*DATA*.
>>>

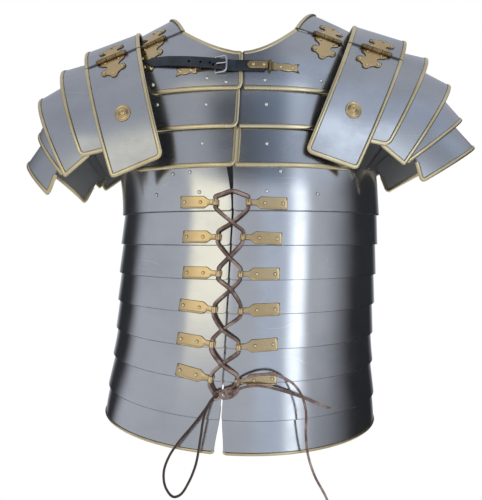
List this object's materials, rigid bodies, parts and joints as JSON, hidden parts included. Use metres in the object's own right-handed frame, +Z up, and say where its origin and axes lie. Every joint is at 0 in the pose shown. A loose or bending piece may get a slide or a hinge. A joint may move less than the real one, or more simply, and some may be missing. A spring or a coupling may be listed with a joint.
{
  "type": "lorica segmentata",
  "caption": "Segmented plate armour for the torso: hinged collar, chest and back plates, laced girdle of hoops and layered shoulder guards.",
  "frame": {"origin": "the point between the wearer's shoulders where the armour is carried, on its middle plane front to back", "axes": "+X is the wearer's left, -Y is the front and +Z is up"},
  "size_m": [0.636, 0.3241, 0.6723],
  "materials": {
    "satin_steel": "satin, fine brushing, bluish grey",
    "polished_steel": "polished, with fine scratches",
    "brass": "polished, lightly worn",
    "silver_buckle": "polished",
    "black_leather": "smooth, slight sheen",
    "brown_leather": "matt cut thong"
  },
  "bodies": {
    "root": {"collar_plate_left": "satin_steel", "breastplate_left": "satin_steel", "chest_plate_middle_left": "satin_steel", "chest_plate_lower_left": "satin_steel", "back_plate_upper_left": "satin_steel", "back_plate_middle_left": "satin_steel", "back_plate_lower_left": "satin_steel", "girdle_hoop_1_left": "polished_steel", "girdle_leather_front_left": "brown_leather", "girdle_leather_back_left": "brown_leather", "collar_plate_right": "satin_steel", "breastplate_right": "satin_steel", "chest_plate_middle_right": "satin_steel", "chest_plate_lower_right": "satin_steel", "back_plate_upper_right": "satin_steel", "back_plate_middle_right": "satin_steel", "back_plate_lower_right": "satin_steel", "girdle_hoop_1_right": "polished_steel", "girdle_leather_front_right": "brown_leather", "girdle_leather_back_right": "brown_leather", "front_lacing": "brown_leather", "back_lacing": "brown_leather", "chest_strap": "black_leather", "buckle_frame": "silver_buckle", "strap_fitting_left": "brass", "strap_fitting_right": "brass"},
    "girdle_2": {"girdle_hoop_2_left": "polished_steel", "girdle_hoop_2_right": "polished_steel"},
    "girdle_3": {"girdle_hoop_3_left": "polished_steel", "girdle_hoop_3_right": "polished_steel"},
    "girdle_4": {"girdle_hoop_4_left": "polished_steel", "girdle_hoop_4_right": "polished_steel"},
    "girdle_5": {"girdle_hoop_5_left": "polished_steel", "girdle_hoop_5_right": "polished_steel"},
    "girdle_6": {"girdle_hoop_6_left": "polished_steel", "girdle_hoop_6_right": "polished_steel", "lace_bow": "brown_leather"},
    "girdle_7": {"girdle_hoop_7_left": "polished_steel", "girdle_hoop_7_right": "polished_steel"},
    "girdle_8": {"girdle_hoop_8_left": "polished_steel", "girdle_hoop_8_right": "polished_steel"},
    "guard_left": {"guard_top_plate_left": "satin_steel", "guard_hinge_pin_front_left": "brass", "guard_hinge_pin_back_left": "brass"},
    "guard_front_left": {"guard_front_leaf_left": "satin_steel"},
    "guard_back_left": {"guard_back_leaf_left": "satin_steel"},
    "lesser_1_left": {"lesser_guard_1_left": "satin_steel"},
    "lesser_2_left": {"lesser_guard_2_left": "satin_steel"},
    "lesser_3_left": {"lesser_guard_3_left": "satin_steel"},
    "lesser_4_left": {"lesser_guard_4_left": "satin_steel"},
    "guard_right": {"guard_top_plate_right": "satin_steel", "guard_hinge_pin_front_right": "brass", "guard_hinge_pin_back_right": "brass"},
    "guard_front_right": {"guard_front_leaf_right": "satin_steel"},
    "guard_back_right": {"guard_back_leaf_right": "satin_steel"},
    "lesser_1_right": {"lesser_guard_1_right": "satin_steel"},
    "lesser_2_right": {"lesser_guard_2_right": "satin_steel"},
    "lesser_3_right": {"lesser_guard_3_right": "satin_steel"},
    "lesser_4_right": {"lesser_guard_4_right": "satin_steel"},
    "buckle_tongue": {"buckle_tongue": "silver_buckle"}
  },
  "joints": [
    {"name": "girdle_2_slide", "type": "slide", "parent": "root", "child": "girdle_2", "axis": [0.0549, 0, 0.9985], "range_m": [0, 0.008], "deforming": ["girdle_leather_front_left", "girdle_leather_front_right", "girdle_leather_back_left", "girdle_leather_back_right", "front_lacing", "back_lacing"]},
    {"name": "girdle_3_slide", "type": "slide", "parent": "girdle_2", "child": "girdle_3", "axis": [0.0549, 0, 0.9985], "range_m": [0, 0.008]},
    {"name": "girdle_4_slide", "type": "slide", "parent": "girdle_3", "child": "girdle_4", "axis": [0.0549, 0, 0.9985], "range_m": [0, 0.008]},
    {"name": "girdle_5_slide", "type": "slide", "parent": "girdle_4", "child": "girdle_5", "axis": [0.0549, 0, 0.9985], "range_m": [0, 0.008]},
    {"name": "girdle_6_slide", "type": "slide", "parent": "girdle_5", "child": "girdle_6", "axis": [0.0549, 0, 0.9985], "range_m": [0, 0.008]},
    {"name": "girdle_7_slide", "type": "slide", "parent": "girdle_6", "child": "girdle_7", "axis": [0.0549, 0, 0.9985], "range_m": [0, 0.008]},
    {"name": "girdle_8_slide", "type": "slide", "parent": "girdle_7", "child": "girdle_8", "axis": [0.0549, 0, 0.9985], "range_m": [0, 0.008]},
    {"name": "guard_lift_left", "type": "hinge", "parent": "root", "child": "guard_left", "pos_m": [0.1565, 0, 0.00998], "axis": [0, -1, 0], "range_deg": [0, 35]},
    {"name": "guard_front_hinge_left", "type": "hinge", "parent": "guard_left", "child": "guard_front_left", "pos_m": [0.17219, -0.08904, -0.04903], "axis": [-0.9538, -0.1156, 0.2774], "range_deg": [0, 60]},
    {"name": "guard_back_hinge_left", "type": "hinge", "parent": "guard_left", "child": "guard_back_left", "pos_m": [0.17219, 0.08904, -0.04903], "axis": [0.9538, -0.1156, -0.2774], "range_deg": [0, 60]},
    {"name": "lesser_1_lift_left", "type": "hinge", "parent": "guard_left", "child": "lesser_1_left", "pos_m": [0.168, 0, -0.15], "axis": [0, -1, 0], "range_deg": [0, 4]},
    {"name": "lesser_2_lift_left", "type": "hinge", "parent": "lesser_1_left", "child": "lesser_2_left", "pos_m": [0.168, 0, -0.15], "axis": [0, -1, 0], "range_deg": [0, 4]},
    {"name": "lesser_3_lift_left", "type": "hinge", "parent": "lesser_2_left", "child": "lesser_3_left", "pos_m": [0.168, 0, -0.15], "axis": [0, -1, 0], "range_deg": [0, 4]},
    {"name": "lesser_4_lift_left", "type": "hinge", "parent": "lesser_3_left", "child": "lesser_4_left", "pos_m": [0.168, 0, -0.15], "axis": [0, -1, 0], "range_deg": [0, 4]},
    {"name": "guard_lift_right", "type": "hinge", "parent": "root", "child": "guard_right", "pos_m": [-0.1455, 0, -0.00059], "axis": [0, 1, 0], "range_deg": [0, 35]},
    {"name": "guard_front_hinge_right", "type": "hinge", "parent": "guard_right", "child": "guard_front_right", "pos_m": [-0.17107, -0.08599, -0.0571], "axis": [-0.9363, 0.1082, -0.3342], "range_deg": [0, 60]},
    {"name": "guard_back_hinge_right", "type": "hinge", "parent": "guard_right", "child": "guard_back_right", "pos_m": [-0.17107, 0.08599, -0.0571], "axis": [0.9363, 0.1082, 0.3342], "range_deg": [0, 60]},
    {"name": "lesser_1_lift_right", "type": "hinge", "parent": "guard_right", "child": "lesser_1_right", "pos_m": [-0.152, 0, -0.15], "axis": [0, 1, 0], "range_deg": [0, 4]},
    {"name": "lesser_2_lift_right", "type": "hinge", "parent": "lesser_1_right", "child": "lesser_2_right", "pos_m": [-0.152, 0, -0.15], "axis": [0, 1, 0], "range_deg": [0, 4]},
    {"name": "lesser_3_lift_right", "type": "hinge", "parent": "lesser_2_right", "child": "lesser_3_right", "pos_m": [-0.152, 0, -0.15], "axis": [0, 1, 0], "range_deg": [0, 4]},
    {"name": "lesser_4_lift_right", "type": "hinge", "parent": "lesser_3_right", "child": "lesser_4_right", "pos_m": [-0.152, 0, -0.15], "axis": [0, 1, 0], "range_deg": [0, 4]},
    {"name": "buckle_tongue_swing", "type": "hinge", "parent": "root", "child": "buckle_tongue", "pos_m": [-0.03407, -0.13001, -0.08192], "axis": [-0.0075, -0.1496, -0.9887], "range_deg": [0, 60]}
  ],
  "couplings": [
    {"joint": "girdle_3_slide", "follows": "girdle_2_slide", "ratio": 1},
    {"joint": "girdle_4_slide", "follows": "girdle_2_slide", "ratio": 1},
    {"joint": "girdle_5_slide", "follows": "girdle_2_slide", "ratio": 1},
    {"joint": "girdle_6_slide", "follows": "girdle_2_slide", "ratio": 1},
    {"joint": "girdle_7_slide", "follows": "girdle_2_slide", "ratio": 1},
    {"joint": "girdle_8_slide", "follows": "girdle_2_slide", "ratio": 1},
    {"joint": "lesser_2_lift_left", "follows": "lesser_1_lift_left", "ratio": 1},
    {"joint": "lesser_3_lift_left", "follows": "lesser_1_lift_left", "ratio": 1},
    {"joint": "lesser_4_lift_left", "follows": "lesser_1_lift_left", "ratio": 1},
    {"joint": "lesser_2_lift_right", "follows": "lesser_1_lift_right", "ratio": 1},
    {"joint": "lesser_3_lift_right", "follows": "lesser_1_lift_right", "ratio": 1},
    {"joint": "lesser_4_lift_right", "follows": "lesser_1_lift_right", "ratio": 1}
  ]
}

<<<

Show all lines from the data above in which the word "materials" appears.

*SOLVED EXERCISE*.
List this object's materials, rigid bodies, parts and joints as JSON, hidden parts included. Use metres in the object's own right-handed frame, +Z up, and say where its origin and axes lie. Every joint is at 0 in the pose shown. A loose or bending piece may get a slide or a hinge. A joint may move less than the real one, or more simply, and some may be missing. A spring or a coupling may be listed with a joint.
  "materials": {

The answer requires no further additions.